■ **WHAT TO PRODUCE**: Return the line containing "build_saddles(black)", the line containing "if empty is", and every line between them, exactly as they stand. Output nothing else.

CAD and scene scripts
◇ ◇ ◇ ◇ ◇ ◇ ◇
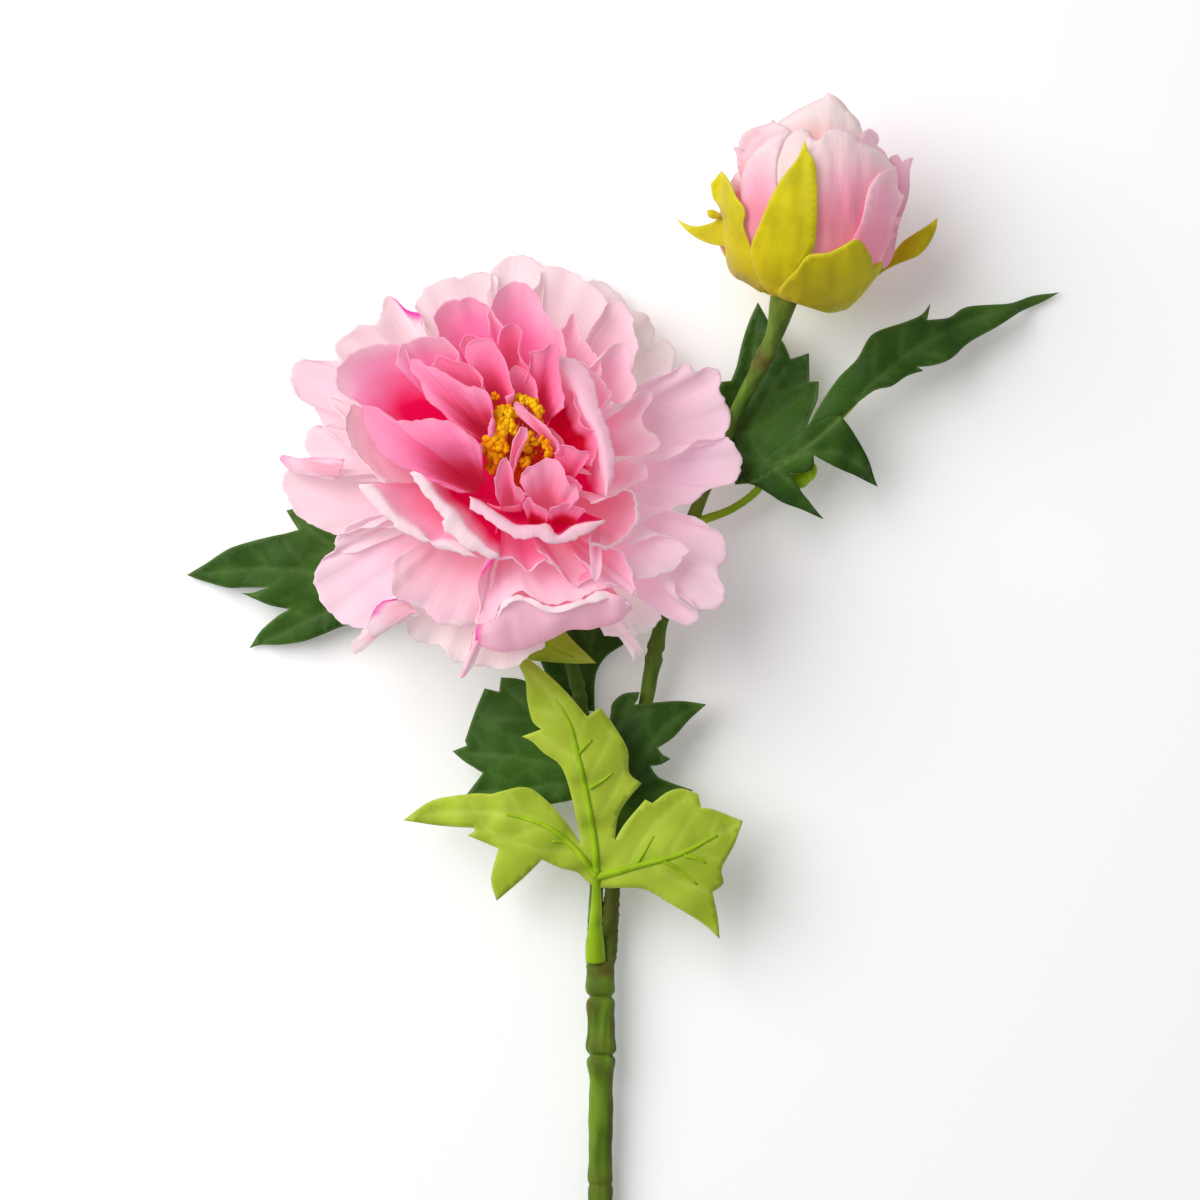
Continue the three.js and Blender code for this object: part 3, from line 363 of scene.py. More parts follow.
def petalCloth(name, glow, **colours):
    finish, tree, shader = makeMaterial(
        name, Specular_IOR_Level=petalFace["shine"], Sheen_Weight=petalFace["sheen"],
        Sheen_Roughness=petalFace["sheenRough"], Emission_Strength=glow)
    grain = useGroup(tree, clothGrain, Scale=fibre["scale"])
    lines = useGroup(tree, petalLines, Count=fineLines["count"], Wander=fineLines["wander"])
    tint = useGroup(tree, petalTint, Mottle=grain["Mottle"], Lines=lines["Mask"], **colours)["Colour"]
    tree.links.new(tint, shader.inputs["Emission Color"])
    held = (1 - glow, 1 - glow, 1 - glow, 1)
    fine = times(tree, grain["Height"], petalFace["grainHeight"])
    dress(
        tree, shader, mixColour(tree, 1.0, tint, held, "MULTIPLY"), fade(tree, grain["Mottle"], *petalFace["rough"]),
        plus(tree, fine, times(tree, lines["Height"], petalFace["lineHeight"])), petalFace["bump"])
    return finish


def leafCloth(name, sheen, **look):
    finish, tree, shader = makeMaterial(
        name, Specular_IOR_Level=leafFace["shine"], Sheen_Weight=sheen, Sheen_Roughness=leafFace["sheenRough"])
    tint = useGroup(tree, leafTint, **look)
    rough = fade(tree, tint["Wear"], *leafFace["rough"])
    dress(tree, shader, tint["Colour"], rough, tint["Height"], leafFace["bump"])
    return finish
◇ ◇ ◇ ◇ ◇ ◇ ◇
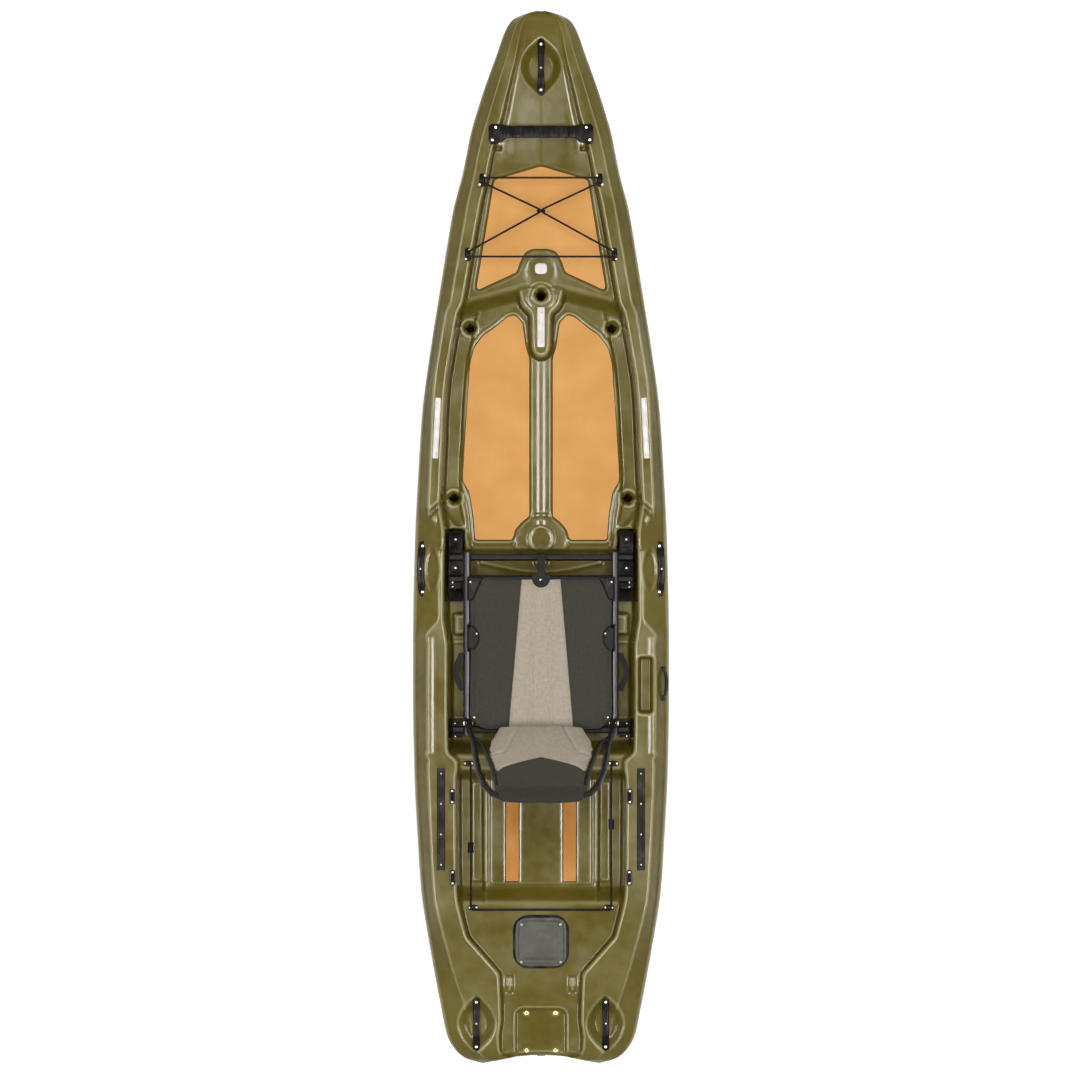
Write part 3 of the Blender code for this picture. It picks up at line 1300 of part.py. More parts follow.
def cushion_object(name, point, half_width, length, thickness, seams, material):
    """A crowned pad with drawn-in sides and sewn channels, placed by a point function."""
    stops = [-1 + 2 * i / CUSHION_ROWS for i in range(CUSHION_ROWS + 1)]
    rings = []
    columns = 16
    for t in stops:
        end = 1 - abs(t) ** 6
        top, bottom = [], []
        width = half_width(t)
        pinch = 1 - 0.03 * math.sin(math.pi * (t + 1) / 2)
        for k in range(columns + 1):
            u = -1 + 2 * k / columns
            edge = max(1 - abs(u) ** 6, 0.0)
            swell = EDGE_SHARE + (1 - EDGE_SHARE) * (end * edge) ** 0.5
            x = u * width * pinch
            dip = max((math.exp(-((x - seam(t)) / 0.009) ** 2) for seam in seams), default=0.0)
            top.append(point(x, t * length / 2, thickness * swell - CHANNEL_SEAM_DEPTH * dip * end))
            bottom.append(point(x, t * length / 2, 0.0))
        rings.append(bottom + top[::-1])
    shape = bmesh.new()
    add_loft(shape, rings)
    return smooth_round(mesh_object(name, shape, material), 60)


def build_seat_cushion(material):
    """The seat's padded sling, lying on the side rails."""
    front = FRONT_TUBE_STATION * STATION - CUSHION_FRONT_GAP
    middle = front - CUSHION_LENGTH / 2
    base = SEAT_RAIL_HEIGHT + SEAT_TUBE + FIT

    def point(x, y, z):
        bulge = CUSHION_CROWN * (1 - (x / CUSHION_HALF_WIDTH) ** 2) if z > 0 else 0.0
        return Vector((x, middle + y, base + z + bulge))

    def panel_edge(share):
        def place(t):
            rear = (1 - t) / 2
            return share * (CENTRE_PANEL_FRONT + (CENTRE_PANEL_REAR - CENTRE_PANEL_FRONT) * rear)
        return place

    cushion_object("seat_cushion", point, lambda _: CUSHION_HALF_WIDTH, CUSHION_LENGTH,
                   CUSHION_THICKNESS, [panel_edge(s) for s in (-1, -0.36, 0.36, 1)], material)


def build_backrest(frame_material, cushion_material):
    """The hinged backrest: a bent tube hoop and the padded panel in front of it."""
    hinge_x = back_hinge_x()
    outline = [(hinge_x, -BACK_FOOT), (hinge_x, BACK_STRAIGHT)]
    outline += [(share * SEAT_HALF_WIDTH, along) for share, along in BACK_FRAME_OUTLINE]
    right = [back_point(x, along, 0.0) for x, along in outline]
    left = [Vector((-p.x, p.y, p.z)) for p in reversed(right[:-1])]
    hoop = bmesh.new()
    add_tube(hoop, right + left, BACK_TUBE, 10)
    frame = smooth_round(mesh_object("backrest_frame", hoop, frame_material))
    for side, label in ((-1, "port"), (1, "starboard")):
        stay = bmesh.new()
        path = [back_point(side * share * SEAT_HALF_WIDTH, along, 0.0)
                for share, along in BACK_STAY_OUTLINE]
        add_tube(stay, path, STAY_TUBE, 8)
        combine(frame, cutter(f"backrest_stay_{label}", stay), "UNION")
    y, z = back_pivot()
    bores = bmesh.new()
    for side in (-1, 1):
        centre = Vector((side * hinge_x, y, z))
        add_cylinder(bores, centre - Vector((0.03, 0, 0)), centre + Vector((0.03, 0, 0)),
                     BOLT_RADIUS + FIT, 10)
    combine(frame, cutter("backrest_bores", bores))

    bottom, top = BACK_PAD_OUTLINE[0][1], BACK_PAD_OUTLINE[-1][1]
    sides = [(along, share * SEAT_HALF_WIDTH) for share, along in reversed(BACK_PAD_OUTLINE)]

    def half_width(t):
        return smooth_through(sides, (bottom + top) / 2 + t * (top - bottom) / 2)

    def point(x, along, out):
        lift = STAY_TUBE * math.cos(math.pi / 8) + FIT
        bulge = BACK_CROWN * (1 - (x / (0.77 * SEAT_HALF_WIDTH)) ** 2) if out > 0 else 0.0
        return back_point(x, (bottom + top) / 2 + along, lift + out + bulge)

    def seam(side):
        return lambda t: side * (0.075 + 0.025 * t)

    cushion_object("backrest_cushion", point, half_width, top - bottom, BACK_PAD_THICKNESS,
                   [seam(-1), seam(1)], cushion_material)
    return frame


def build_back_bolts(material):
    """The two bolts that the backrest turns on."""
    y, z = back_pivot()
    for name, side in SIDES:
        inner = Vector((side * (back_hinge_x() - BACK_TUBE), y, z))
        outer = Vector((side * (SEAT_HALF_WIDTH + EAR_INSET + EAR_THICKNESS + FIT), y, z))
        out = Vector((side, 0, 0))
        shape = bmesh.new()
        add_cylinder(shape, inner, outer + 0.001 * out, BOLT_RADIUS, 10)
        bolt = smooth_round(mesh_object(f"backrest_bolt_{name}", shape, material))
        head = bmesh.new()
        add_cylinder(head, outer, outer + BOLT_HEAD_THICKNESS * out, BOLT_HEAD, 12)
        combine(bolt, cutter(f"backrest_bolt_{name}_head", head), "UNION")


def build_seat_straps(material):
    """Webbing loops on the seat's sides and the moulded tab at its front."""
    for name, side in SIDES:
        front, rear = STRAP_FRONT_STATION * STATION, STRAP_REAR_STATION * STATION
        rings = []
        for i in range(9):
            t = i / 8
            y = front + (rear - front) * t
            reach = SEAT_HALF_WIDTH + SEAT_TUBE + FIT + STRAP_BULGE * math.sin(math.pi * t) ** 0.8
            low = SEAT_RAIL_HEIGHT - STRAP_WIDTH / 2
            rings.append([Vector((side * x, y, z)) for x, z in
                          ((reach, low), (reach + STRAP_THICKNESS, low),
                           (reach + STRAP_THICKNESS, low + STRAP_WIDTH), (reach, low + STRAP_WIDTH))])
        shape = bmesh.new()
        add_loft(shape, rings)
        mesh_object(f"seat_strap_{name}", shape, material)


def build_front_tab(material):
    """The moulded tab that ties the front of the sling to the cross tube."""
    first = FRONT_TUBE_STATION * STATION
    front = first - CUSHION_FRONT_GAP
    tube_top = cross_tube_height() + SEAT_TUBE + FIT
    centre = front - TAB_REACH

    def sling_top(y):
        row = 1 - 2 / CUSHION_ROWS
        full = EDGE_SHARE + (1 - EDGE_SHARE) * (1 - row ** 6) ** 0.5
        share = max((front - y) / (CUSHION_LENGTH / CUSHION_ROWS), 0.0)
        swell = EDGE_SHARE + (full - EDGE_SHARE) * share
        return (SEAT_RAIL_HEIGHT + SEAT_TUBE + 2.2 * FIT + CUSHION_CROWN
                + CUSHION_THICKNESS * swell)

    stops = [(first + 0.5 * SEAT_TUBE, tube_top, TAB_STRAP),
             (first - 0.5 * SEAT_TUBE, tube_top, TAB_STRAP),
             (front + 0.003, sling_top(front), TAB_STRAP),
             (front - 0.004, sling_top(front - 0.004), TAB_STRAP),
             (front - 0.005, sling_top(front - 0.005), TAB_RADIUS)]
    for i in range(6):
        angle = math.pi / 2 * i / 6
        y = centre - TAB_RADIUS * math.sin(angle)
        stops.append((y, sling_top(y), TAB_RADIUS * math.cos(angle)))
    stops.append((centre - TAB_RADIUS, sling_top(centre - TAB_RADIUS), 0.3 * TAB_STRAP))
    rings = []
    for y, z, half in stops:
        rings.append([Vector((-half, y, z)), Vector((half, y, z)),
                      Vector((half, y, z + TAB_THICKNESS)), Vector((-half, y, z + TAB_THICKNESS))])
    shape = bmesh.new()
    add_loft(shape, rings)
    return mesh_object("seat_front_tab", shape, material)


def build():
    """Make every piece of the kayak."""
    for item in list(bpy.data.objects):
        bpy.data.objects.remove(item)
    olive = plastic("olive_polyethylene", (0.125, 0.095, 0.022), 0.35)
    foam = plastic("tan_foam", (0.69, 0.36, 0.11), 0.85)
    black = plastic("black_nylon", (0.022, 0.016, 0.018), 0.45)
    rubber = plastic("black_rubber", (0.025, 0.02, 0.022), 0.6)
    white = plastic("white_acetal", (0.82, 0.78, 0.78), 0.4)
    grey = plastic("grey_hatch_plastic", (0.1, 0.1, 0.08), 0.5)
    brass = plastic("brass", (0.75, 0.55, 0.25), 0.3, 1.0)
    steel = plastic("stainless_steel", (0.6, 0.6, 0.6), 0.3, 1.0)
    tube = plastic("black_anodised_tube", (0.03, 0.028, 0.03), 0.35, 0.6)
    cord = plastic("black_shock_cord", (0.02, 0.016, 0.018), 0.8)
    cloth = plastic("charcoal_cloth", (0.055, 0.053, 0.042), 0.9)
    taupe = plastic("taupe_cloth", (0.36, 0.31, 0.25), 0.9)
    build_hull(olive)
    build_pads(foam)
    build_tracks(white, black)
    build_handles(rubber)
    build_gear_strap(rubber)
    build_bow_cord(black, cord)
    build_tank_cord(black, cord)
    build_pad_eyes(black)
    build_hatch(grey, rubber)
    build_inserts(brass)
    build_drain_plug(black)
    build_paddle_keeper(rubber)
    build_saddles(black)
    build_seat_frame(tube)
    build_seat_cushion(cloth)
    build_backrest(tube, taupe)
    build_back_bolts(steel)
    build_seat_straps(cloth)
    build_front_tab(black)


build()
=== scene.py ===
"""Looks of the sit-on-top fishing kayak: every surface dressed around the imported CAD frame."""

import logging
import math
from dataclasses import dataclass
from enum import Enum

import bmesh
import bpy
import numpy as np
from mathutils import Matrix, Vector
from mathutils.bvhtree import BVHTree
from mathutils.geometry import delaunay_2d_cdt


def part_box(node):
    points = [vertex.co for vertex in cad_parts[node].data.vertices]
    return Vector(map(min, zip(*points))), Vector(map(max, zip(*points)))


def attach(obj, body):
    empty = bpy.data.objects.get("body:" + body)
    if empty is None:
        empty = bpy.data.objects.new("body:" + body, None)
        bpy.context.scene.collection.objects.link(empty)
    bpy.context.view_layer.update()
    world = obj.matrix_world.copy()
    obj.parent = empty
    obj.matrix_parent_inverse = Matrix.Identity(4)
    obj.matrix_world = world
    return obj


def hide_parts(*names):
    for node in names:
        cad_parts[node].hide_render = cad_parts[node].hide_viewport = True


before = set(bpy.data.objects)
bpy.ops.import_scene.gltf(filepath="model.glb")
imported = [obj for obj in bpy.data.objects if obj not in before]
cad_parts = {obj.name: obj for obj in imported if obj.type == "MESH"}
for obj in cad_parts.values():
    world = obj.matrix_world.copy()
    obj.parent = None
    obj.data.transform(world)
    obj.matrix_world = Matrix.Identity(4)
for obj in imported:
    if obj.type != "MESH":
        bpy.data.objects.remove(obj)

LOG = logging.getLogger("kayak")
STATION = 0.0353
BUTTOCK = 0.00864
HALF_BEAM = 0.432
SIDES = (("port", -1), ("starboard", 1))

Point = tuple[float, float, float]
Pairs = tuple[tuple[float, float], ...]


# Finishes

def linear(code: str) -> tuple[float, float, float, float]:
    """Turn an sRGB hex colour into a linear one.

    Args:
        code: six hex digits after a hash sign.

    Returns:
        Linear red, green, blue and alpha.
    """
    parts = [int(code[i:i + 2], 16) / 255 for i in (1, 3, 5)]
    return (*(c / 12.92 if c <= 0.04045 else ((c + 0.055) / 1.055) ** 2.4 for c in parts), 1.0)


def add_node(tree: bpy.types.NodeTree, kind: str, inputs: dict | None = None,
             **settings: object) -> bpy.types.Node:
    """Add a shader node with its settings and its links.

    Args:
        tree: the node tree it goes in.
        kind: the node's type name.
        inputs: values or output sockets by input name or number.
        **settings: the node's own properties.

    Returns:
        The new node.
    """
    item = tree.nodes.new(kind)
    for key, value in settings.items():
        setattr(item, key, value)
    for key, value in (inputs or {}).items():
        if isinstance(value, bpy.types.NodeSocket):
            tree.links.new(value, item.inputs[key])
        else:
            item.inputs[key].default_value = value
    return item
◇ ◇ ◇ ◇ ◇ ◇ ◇
■ **COMPLETE ANSWER**:
    build_saddles(black)
    build_seat_frame(tube)
    build_seat_cushion(cloth)
    build_backrest(tube, taupe)
    build_back_bolts(steel)
    build_seat_straps(cloth)
    build_front_tab(black)


build()
=== scene.py ===
"""Looks of the sit-on-top fishing kayak: every surface dressed around the imported CAD frame."""

import logging
import math
from dataclasses import dataclass
from enum import Enum

import bmesh
import bpy
import numpy as np
from mathutils import Matrix, Vector
from mathutils.bvhtree import BVHTree
from mathutils.geometry import delaunay_2d_cdt


def part_box(node):
    points = [vertex.co for vertex in cad_parts[node].data.vertices]
    return Vector(map(min, zip(*points))), Vector(map(max, zip(*points)))


def attach(obj, body):
    empty = bpy.data.objects.get("body:" + body)
    if empty is None:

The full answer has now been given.